— Description of the task —
Reproduce every record below exactly as it appears.

=-=-=

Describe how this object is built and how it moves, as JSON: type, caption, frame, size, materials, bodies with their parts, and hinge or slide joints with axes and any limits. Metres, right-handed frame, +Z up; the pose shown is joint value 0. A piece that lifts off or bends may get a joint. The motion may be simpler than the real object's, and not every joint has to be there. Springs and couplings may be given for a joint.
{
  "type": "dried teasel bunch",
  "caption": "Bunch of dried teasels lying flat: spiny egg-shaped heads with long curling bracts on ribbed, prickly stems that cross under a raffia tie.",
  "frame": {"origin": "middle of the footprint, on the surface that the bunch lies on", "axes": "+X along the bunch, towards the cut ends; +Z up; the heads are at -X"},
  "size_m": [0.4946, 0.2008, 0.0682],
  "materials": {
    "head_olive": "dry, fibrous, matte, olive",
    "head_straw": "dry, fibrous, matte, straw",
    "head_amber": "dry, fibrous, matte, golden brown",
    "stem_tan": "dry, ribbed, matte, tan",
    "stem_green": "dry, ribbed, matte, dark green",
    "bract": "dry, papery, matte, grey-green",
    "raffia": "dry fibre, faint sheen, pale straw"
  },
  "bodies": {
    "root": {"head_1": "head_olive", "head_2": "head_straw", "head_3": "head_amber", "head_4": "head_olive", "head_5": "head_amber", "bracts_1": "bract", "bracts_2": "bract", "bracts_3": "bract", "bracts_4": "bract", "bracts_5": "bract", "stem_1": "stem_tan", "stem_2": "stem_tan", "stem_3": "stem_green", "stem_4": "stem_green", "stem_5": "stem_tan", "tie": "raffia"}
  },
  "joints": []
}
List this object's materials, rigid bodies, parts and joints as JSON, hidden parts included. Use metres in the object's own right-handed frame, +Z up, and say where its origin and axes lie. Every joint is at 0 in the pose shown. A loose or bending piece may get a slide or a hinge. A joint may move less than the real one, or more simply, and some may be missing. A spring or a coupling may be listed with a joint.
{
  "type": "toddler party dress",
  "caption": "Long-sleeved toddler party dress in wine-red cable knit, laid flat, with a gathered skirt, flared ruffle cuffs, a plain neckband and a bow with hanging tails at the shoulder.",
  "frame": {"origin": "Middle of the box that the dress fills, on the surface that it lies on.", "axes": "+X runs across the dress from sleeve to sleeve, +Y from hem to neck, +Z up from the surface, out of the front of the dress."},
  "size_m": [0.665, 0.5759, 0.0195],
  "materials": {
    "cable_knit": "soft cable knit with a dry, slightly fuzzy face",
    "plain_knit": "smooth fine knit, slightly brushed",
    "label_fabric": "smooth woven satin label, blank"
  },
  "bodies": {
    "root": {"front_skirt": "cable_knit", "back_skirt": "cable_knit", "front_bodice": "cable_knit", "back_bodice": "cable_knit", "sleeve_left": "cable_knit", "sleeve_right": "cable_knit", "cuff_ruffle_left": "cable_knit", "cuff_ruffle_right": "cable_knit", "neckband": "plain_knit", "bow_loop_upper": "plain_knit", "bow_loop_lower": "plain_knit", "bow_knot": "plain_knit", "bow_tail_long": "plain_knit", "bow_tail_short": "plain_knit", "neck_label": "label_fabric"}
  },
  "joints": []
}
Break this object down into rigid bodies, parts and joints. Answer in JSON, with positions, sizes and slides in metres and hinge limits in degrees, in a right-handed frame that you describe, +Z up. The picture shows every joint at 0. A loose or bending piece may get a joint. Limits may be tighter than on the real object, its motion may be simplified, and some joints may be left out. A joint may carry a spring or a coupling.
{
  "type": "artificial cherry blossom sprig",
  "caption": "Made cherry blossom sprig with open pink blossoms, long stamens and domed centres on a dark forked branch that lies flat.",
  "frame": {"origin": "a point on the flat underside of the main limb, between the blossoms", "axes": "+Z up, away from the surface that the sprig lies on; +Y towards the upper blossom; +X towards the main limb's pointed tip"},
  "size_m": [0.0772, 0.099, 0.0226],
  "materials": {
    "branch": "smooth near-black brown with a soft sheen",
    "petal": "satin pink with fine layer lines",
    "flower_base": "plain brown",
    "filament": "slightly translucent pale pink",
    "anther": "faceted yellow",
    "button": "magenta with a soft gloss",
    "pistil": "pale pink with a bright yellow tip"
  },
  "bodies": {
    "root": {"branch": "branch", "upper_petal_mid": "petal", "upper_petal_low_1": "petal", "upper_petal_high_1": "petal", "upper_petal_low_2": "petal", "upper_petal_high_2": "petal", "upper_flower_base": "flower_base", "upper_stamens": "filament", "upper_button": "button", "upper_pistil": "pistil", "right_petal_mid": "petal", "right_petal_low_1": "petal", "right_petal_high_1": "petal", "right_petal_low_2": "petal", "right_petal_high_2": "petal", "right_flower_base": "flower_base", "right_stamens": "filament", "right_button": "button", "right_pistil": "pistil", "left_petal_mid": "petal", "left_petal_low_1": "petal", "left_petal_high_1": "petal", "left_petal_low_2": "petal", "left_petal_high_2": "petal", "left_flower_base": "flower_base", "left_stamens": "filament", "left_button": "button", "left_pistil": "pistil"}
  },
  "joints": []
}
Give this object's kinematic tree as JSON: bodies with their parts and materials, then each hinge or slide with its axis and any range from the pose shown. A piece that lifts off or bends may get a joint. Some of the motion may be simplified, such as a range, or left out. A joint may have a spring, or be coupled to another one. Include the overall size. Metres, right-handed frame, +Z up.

=-=-=

— Solution to this task —
Describe how this object is built and how it moves, as JSON: type, caption, frame, size, materials, bodies with their parts, and hinge or slide joints with axes and any limits. Metres, right-handed frame, +Z up; the pose shown is joint value 0. A piece that lifts off or bends may get a joint. The motion may be simpler than the real object's, and not every joint has to be there. Springs and couplings may be given for a joint.
{
  "type": "dried teasel bunch",
  "caption": "Bunch of dried teasels lying flat: spiny egg-shaped heads with long curling bracts on ribbed, prickly stems that cross under a raffia tie.",
  "frame": {"origin": "middle of the footprint, on the surface that the bunch lies on", "axes": "+X along the bunch, towards the cut ends; +Z up; the heads are at -X"},
  "size_m": [0.4946, 0.2008, 0.0682],
  "materials": {
    "head_olive": "dry, fibrous, matte, olive",
    "head_straw": "dry, fibrous, matte, straw",
    "head_amber": "dry, fibrous, matte, golden brown",
    "stem_tan": "dry, ribbed, matte, tan",
    "stem_green": "dry, ribbed, matte, dark green",
    "bract": "dry, papery, matte, grey-green",
    "raffia": "dry fibre, faint sheen, pale straw"
  },
  "bodies": {
    "root": {"head_1": "head_olive", "head_2": "head_straw", "head_3": "head_amber", "head_4": "head_olive", "head_5": "head_amber", "bracts_1": "bract", "bracts_2": "bract", "bracts_3": "bract", "bracts_4": "bract", "bracts_5": "bract", "stem_1": "stem_tan", "stem_2": "stem_tan", "stem_3": "stem_green", "stem_4": "stem_green", "stem_5": "stem_tan", "tie": "raffia"}
  },
  "joints": []
}
List this object's materials, rigid bodies, parts and joints as JSON, hidden parts included. Use metres in the object's own right-handed frame, +Z up, and say where its origin and axes lie. Every joint is at 0 in the pose shown. A loose or bending piece may get a slide or a hinge. A joint may move less than the real one, or more simply, and some may be missing. A spring or a coupling may be listed with a joint.
{
  "type": "toddler party dress",
  "caption": "Long-sleeved toddler party dress in wine-red cable knit, laid flat, with a gathered skirt, flared ruffle cuffs, a plain neckband and a bow with hanging tails at the shoulder.",
  "frame": {"origin": "Middle of the box that the dress fills, on the surface that it lies on.", "axes": "+X runs across the dress from sleeve to sleeve, +Y from hem to neck, +Z up from the surface, out of the front of the dress."},
  "size_m": [0.665, 0.5759, 0.0195],
  "materials": {
    "cable_knit": "soft cable knit with a dry, slightly fuzzy face",
    "plain_knit": "smooth fine knit, slightly brushed",
    "label_fabric": "smooth woven satin label, blank"
  },
  "bodies": {
    "root": {"front_skirt": "cable_knit", "back_skirt": "cable_knit", "front_bodice": "cable_knit", "back_bodice": "cable_knit", "sleeve_left": "cable_knit", "sleeve_right": "cable_knit", "cuff_ruffle_left": "cable_knit", "cuff_ruffle_right": "cable_knit", "neckband": "plain_knit", "bow_loop_upper": "plain_knit", "bow_loop_lower": "plain_knit", "bow_knot": "plain_knit", "bow_tail_long": "plain_knit", "bow_tail_short": "plain_knit", "neck_label": "label_fabric"}
  },
  "joints": []
}
Break this object down into rigid bodies, parts and joints. Answer in JSON, with positions, sizes and slides in metres and hinge limits in degrees, in a right-handed frame that you describe, +Z up. The picture shows every joint at 0. A loose or bending piece may get a joint. Limits may be tighter than on the real object, its motion may be simplified, and some joints may be left out. A joint may carry a spring or a coupling.
{
  "type": "artificial cherry blossom sprig",
  "caption": "Made cherry blossom sprig with open pink blossoms, long stamens and domed centres on a dark forked branch that lies flat.",
  "frame": {"origin": "a point on the flat underside of the main limb, between the blossoms", "axes": "+Z up, away from the surface that the sprig lies on; +Y towards the upper blossom; +X towards the main limb's pointed tip"},
  "size_m": [0.0772, 0.099, 0.0226],
  "materials": {
    "branch": "smooth near-black brown with a soft sheen",
    "petal": "satin pink with fine layer lines",
    "flower_base": "plain brown",
    "filament": "slightly translucent pale pink",
    "anther": "faceted yellow",
    "button": "magenta with a soft gloss",
    "pistil": "pale pink with a bright yellow tip"
  },
  "bodies": {
    "root": {"branch": "branch", "upper_petal_mid": "petal", "upper_petal_low_1": "petal", "upper_petal_high_1": "petal", "upper_petal_low_2": "petal", "upper_petal_high_2": "petal", "upper_flower_base": "flower_base", "upper_stamens": "filament", "upper_button": "button", "upper_pistil": "pistil", "right_petal_mid": "petal", "right_petal_low_1": "petal", "right_petal_high_1": "petal", "right_petal_low_2": "petal", "right_petal_high_2": "petal", "right_flower_base": "flower_base", "right_stamens": "filament", "right_button": "button", "right_pistil": "pistil", "left_petal_mid": "petal", "left_petal_low_1": "petal", "left_petal_high_1": "petal", "left_petal_low_2": "petal", "left_petal_high_2": "petal", "left_flower_base": "flower_base", "left_stamens": "filament", "left_button": "button", "left_pistil": "pistil"}
  },
  "joints": []
}
Give this object's kinematic tree as JSON: bodies with their parts and materials, then each hinge or slide with its axis and any range from the pose shown. A piece that lifts off or bends may get a joint. Some of the motion may be simplified, such as a range, or left out. A joint may have a spring, or be coupled to another one. Include the overall size. Metres, right-handed frame, +Z up.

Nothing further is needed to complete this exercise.